Rockwell is in a league of his own, yet to fulfil his rightful role as a leading man, but proving to be a scene stealer in every production that he is a part of. Infuriatingly narrow minded, egotstical, and downright stupid, Officer Dixon is a character you love to hate. Still living at home with his Mother, and attempting to prove his masculinity via prejudice, he is the very personification of small town America. However there is something charming about Rockwell’s performance, which by the end of the film leaves you with a soft spot for the dunce Dixon.
It is safe to say that Frances McDormand will clean up during this years awards season, already taking the Academy Award for Best Actress. Mildred’s stubbornness, anger, and drive seep through McDormand’s every pore, so much so that moments feel like they could be from a documentary.
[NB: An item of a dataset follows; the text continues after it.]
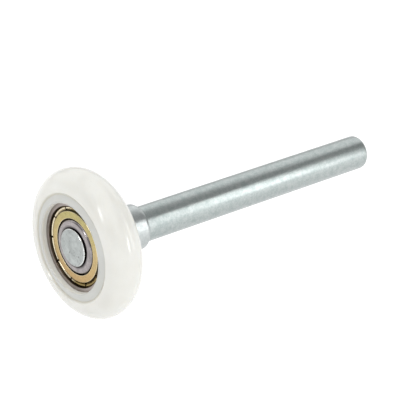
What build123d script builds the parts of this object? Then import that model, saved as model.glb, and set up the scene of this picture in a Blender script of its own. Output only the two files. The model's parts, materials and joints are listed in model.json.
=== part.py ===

Her character is flawed too, she is impulsive, volatile, and vulnerable. She feels the only way to do right by her daughter is to find the killer and bring them to justice, or avenge her.
Overall, 3 Billboards Outside Ebbing, Missouri is a hard hitting yet stunning film, often feeling like a punch in the gut. The incredibly talented cast did total justice to McDonagh’s writing and directing, expertly handling the switches between the light and shade of the story. Some will likely call this film Oscar bait, but I think thats incorrect, I see it as more of a prize catch.